Jahrhundert entsteht dann die orientalisierende Malerei. Es gibt
unerhört freizügige Haremsszenen, die in jener Zeit modern wurden,
gemalt von Menschen, die nie einen Harem von innen gesehen hatten.
Aber nackte badende Damen in den Orient zu versetzen, war leichter,
als sie im westlichen Milieu darzustellen. Auch die Baukunst blieb
nicht unbeinflusst. Der Palast in Brighton in England zeigt die
Architektur Indiens in verwässerter Form, und in Dresden wurde eine
Zigarettenfabrik in Form einer Moschee gebaut. Das spiegelte den
malerischen, romantischen und verspielten Orient wider, genauso wie
der niedliche kleine Sarotti-Mohr, der uns die Schokolade bringt.
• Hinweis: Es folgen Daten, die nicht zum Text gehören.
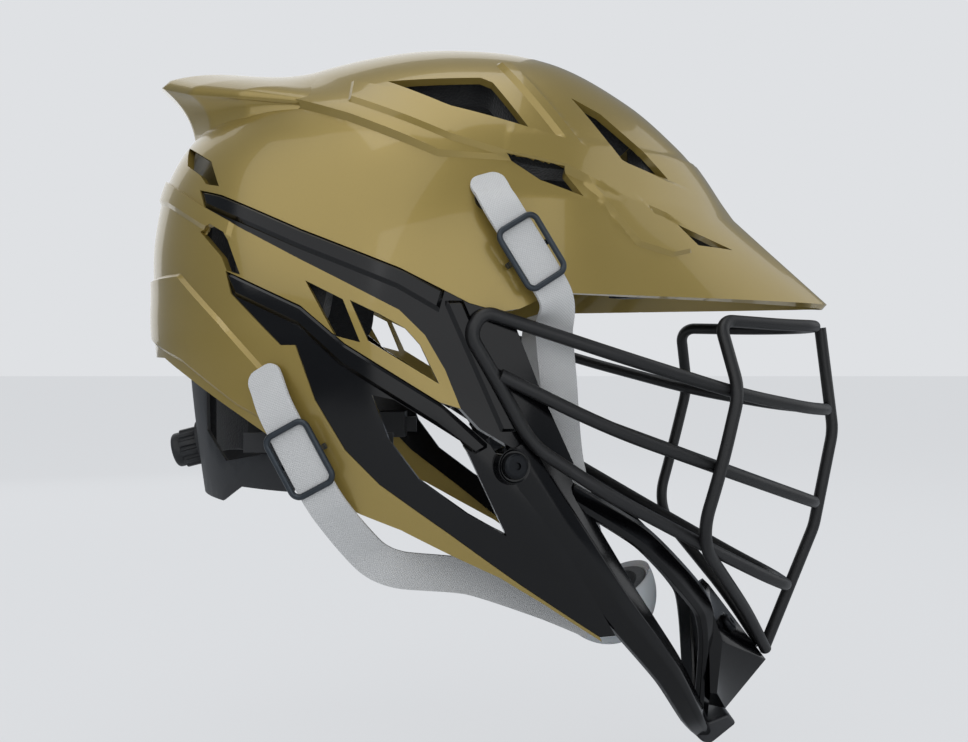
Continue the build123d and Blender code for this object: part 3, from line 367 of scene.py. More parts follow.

Es bedurfte großer Künstler am Ende des 19. Jahrhunderts, um sich auf den wirklichen Orient zu
besinnen. Denken Sie an August Macke oder noch mehr an Paul Klee, in
dessen Bildern nicht nur das orientalische Licht, sondern auch die
Rhythmik und die Abstraktion der orientalischen Kunst wiedergegeben
ist.
Alle diese kleinen Beispiele sollen uns zeigen, dass sich
der Westen, und vor allen Dingen auch Deutschland, mit der
islamischen Welt immer wieder auseinandergesetzt hat. Wahrscheinlich
war es, mit Ausnahme der Geschichten der „Tausendundeinen Nächte“,
immer nur eine kleine elitäre Gruppe, die den Orient so verstanden
hat, wie es die gerade genannten Dichter und Maler getan haben.
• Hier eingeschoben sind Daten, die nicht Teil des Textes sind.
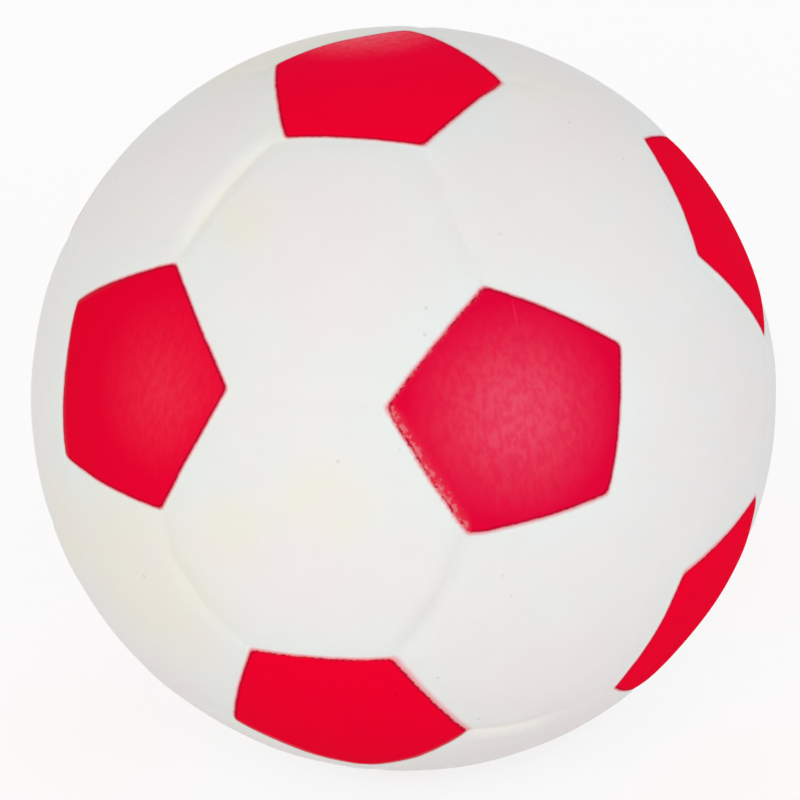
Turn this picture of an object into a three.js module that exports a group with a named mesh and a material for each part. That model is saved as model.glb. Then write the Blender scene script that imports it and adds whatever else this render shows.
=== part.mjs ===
// Foam dog ball. A soft moulded ball is laid out as twelve red pentagons and twenty white
// hexagons, each a shallow crowned panel with a soft groove all round it. The panels lie on a
// foam core whose flat seats follow the same layout.
// Lengths are in millimetres. The origin is the centre of the ball, and +Z points through the
// middle of the top pentagon.

import * as THREE from "three";
import { ConvexGeometry } from "three/addons/geometries/ConvexGeometry.js";

// Driving dimensions
const ballDiameter = 63;
const panelCornerThickness = 4;
const grooveDepth = 0.2;
const grooveShoulderWidth = 1.0;
const cutBetweenPanels = 0.3;
const seatClearance = 0.3;

// Fineness of the faceted surface
const stepsPerSide = 4;
const fieldRings = 3;
const shoulderRings = 3;

// Finishes of the foam, as seen on the ball
const whiteFoam = { color: 0xf1f0ee, roughness: 0.8 };
const redPaint = { color: 0xe40232, roughness: 0.6 };
const bareFoam = { color: 0xe9e4da, roughness: 0.9 };

const ballRadius = ballDiameter / 2;
const coreRadius = ballRadius - grooveDepth - panelCornerThickness;
const fifthOfTurn = (2 * Math.PI) / 5;

// Unit vector at a longitude and latitude of the ball
function direction(longitude, latitude) {
  return new THREE.Vector3(
    Math.cos(latitude) * Math.cos(longitude),
    Math.cos(latitude) * Math.sin(longitude),
    Math.sin(latitude),
  );
}

// Unit vector in the middle of several others
function middleOf(...directions) {
  const sum = new THREE.Vector3();
  directions.forEach((one) => sum.add(one));
  return sum.normalize();
}

// The pentagons face the corners of an icosahedron that stands on one of them: one at the top,
// a ring of five, a ring of five turned by half a step, and one at the bottom
const ringSteps = [0, 1, 2, 3, 4];
const ringLatitude = Math.atan(0.5);
const frontLongitude = -Math.PI / 2;
const topAxis = new THREE.Vector3(0, 0, 1);
const bottomAxis = new THREE.Vector3(0, 0, -1);
const upperAxes = ringSteps.map((k) => direction(frontLongitude + k * fifthOfTurn, ringLatitude));
const lowerAxes = ringSteps.map((k) => direction(frontLongitude + (k + 0.5) * fifthOfTurn, -ringLatitude));
const pentagonAxes = [topAxis, ...upperAxes, ...lowerAxes, bottomAxis];

// The hexagons face the middles of its twenty triangles, in four rings from top to bottom
function nextIn(ring, k) {
  return ring[(k + 1) % ring.length];
}
const hexagonAxes = [
  ...ringSteps.map((k) => middleOf(topAxis, upperAxes[k], nextIn(upperAxes, k))),
  ...ringSteps.map((k) => middleOf(upperAxes[k], nextIn(upperAxes, k), lowerAxes[k])),
  ...ringSteps.map((k) => middleOf(lowerAxes[k], nextIn(lowerAxes, k), nextIn(upperAxes, k))),
  ...ringSteps.map((k) => middleOf(bottomAxis, lowerAxes[k], nextIn(lowerAxes, k))),
];

// A panel corner lies a third of the way from one pentagon's axis to a neighbouring one's
function cornerToward(axis, neighbour) {
  return axis.clone().multiplyScalar(2).add(neighbour).normalize();
}

// The five pentagons nearest to a pentagon, one beyond each of its corners
function neighboursOf(axis) {
  return pentagonAxes.filter((other) => other !== axis && other.angleTo(axis) < fifthOfTurn);
}

// What the two kinds of panel are drawn from: how far their sides lie from their axis, as an
// angle at the ball's centre, and how high their flat seat lies on the core
function panelLayout(sides, axis, cornerA, cornerB) {
  return {
    sides,
    sideAngle: axis.angleTo(middleOf(cornerA, cornerB)),
    seatHeight: coreRadius * axis.dot(cornerA),
  };
}

const pentagonLayout = panelLayout(
  5,
  topAxis,
  cornerToward(topAxis, upperAxes[0]),
  cornerToward(topAxis, upperAxes[1]),
);
const hexagonLayout = panelLayout(
  6,
  hexagonAxes[0],
  cornerToward(topAxis, upperAxes[0]),
  cornerToward(upperAxes[0], topAxis),
);

// Points round a regular polygon in the plane one unit above the ball's centre, starting at a
// corner, with the middle of its first side over +X
function polygonRing(sides, apothem) {
  const sideTurn = (2 * Math.PI) / sides;
  const ring = [];
  for (let side = 0; side < sides; side += 1) {
    for (let step = 0; step < stepsPerSide; step += 1) {
      const swing = (step / stepsPerSide - 0.5) * sideTurn;
      const turn = side * sideTurn + swing;
      const reach = apothem / Math.cos(swing);
      ring.push(new THREE.Vector3(reach * Math.cos(turn), reach * Math.sin(turn), 1));
    }
  }
  return ring;
}

// A ring of points on a sphere, its sides great circles at a given angle from the axis
function sphereRing(sides, sideAngle, radius) {
  return polygonRing(sides, Math.tan(sideAngle)).map((point) => point.setLength(radius));
}

// A closed body from rings of points that run from its top to its flat underside
function bodyFromRings(topPoint, rings, undersidePoint) {
  const around = rings[0].length;
  const points = [topPoint, ...rings.flat(), undersidePoint];
  const last = points.length - 1;
  const faces = [];
  for (let i = 0; i < around; i += 1) {
    const next = (i + 1) % around;
    faces.push(0, 1 + i, 1 + next);
    for (let r = 0; r < rings.length - 1; r += 1) {
      const upper = 1 + r * around;
      const lower = upper + around;
      faces.push(upper + i, lower + i, lower + next);
      faces.push(upper + i, lower + next, upper + next);
    }
    const lowest = last - around;
    faces.push(last, lowest + next, lowest + i);
  }
  const geometry = new THREE.BufferGeometry().setFromPoints(points);
  geometry.setIndex(faces);
  geometry.computeVertexNormals();
  return geometry;
}

// One panel about its own axis: a field on the ball's sphere, a shoulder that rolls off into the
// groove, walls that keep half the cut to the neighbours, and a flat underside over its seat
function panelGeometry({ sides, sideAngle, seatHeight }) {
  const halfCut = cutBetweenPanels / 2;
  const edgeRadius = ballRadius - grooveDepth;
  const edgeAngle = sideAngle - Math.asin(halfCut / edgeRadius);
  const fieldAngle = edgeAngle - grooveShoulderWidth / ballRadius;
  const rings = [];
  for (let k = 1; k <= fieldRings; k += 1) {
    rings.push(sphereRing(sides, (fieldAngle * k) / fieldRings, ballRadius));
  }
  for (let k = 1; k <= shoulderRings; k += 1) {
    const share = k / shoulderRings;
    const angle = fieldAngle + (edgeAngle - fieldAngle) * share;
    rings.push(sphereRing(sides, angle, ballRadius - grooveDepth * share ** 2));
  }
  const undersideHeight = seatHeight + seatClearance;
  const undersideApothem = undersideHeight * Math.tan(sideAngle) - halfCut / Math.cos(sideAngle);
  const underside = polygonRing(sides, undersideApothem / undersideHeight);
  rings.push(underside.map((point) => point.multiplyScalar(undersideHeight)));
  return bodyFromRings(
    new THREE.Vector3(0, 0, ballRadius),
    rings,
    new THREE.Vector3(0, 0, undersideHeight),
  );
}

// Foam and paint are never metallic
function foamMaterial(finish) {
  return new THREE.MeshStandardMaterial({ ...finish, metalness: 0 });
}

// A panel turned to face along an axis, with the middle of one side toward another direction
function placedPanel(name, geometry, finish, axis, toward) {
  const across = toward.clone().addScaledVector(axis, -axis.dot(toward)).normalize();
  const along = new THREE.Vector3().crossVectors(axis, across);
  const panel = new THREE.Mesh(geometry, foamMaterial(finish));
  panel.name = name;
  panel.quaternion.setFromRotationMatrix(new THREE.Matrix4().makeBasis(across, along, axis));
  return panel;
}

// The direction among several that lies nearest to an axis
function nearestTo(axis, directions) {
  return directions.reduce((best, one) => (one.dot(axis) > best.dot(axis) ? one : best));
}

// A name with a two-figure number, counted from 01
function numbered(word, index) {
  return `${word}_${String(index + 1).padStart(2, "0")}`;
}

// All the panels of one kind, from the top of the ball to the bottom
function panelSet(word, layout, finish, axes, otherAxes) {
  const set = new THREE.Group();
  const geometry = panelGeometry(layout);
  axes.forEach((axis, index) => {
    set.add(placedPanel(numbered(word, index), geometry, finish, axis, nearestTo(axis, otherAxes)));
  });
  return set;
}

// The core has a flat seat under each panel
function foamCore() {
  const corners = pentagonAxes.flatMap((axis) =>
    neighboursOf(axis).map((neighbour) => cornerToward(axis, neighbour).setLength(coreRadius)),
  );
  const core = new THREE.Mesh(new ConvexGeometry(corners), foamMaterial(bareFoam));
  core.name = "foam_core";
  return core;
}

const ball = new THREE.Group();
ball.add(foamCore());
ball.add(panelSet("red_pentagon", pentagonLayout, redPaint, pentagonAxes, hexagonAxes));
ball.add(panelSet("white_hexagon", hexagonLayout, whiteFoam, hexagonAxes, pentagonAxes));

export default ball;
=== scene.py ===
"""Looks of a soft foam dog ball: white foam with twelve pentagons painted red, and a shallow
moulded groove round every panel."""

import math
import random

import bmesh
import bpy
import numpy as np
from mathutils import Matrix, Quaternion, Vector


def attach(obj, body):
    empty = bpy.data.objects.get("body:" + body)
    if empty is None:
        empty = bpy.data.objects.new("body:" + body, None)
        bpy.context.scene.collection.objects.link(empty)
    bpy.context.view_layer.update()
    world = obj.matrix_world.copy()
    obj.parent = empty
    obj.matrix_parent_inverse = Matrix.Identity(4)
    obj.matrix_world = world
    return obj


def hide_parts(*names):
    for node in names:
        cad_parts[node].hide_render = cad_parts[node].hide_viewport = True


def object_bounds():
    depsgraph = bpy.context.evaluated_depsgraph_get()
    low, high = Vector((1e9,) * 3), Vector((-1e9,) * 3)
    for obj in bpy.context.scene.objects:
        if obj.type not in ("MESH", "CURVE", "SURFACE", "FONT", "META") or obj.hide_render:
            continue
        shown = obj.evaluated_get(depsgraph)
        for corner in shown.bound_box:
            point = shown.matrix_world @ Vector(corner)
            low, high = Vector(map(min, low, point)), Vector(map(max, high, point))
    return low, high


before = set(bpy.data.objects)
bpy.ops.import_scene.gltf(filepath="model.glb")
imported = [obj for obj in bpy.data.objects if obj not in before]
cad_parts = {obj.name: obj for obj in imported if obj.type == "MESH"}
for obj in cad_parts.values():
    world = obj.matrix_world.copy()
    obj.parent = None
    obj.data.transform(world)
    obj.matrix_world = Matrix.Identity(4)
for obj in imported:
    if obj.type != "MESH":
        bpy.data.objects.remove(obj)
cad_low, cad_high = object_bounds()

MM = 0.001
BALL_RADIUS = (cad_high.z - cad_low.z) / 2
BALL_RADIUS_MM = BALL_RADIUS / MM

# Millimetres that stand for nowhere near
FAR_AWAY = 20.0

# The photograph, in pixels from its top left corner
PHOTO_SIDE = 800
BALL_MIDDLE_X = 403.4
BALL_MIDDLE_Y = 398.3
BALL_RADIUS_PX = 372.8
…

Wenn wir fragen, was jetzt unsere Aufgabe ist, wenn wir uns mit
dem Orient beschäftigen, dann kann ich nur sagen: Wir sollten
versuchen, über das Oberflächliche hinwegzukommen; wir sollten etwas
tiefer eindringen, soweit wir es können. Man kann dem Orient nicht
in einer flüchtigen, kleinen Begegnung gerecht werden. Man kann den
Orient nur mit einem liebenden Herzen verstehen, wie ja alles
Verstehen eigentlich liebendes Verstehen ist. Wenn Goethe einmal
gesagt hat, „Herrlich ist der Orient/ übers Mittelmeer gedrungen/
nur wer Hafiz liebt und kennt/ weiß, was Calderón gesungen“, dann
hat er sicherlich, wie in so vielen Dingen, das Rechte getroffen.
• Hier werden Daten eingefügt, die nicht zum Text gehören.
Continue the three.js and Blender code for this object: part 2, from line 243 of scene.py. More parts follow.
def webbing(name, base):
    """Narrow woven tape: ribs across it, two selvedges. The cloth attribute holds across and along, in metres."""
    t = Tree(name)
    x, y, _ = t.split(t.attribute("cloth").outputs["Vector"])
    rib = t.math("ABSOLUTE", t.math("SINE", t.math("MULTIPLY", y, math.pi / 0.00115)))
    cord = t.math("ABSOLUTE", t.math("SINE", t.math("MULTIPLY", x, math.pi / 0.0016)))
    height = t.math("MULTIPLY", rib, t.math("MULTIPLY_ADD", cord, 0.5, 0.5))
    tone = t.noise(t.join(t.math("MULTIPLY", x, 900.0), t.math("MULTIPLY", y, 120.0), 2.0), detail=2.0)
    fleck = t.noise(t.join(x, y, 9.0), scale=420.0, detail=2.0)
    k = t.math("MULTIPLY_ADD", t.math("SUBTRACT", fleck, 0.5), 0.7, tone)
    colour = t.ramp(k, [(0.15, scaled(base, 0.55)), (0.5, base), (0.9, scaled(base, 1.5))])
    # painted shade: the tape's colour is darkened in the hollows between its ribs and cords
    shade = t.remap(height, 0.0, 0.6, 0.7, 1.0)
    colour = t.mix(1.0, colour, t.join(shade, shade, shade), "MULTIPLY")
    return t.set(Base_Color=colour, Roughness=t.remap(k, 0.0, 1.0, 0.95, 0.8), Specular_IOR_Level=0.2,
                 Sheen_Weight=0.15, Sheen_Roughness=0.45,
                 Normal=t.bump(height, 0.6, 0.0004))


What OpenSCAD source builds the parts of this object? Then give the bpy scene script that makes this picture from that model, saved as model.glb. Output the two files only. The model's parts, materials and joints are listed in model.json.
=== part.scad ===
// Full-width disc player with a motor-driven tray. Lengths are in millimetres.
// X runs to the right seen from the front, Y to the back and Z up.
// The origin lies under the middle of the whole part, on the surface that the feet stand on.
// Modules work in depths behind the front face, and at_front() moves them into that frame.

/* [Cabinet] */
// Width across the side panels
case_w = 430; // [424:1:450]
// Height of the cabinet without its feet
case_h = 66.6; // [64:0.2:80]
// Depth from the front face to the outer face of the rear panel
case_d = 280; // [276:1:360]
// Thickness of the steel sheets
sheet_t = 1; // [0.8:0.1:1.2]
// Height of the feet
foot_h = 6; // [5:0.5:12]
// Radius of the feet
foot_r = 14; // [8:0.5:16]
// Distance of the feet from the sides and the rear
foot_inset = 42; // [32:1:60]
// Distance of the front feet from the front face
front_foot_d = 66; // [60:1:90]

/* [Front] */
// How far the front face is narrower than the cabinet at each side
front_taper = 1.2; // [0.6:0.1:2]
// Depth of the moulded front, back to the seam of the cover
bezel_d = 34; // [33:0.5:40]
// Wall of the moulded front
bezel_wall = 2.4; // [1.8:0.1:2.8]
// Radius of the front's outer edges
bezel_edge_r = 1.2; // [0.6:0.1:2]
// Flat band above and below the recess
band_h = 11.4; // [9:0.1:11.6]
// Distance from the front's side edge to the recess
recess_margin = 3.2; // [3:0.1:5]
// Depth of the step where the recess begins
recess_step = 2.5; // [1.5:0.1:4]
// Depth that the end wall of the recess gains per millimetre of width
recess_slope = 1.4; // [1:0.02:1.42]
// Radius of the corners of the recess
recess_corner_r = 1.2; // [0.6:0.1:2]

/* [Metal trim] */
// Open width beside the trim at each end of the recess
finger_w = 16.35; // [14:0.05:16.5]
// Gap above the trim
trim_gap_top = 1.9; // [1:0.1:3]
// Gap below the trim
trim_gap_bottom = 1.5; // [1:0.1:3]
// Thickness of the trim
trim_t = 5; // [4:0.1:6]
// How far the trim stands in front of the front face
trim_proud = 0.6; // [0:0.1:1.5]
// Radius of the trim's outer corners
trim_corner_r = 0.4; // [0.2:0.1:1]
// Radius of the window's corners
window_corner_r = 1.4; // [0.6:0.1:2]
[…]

Es scheint mir, als ob gerade wir Orientalisten die Pflicht
haben, jene positiven Aspekte der islamischen Kultur immer wieder
herauszuarbeiten. Wir sollten uns nicht von den Medien überrennen
lassen, die immer nur auf das Spektakuläre und möglichst auch das
Abscheuliche hinweisen. Wir sollten uns in Anerkennung dessen, was
Generationen vor uns an wissenschaftlicher Arbeit geleistet haben,
dem Orient nähern; dann werden wir – vielleicht – einen Weg finden,
auf dem beide Seiten gewinnen werden: der Orient durch die Begegnung
mit der tiefverwurzelten europäischen Kultur und wir durch die
Kenntnis einer unendlich reichen Vergangenheit und einer
vielseitigen Kultur. Dann dürfen auch wir vielleicht eines Tages
sagen: Orient und Okzident sind nicht mehr zu trennen.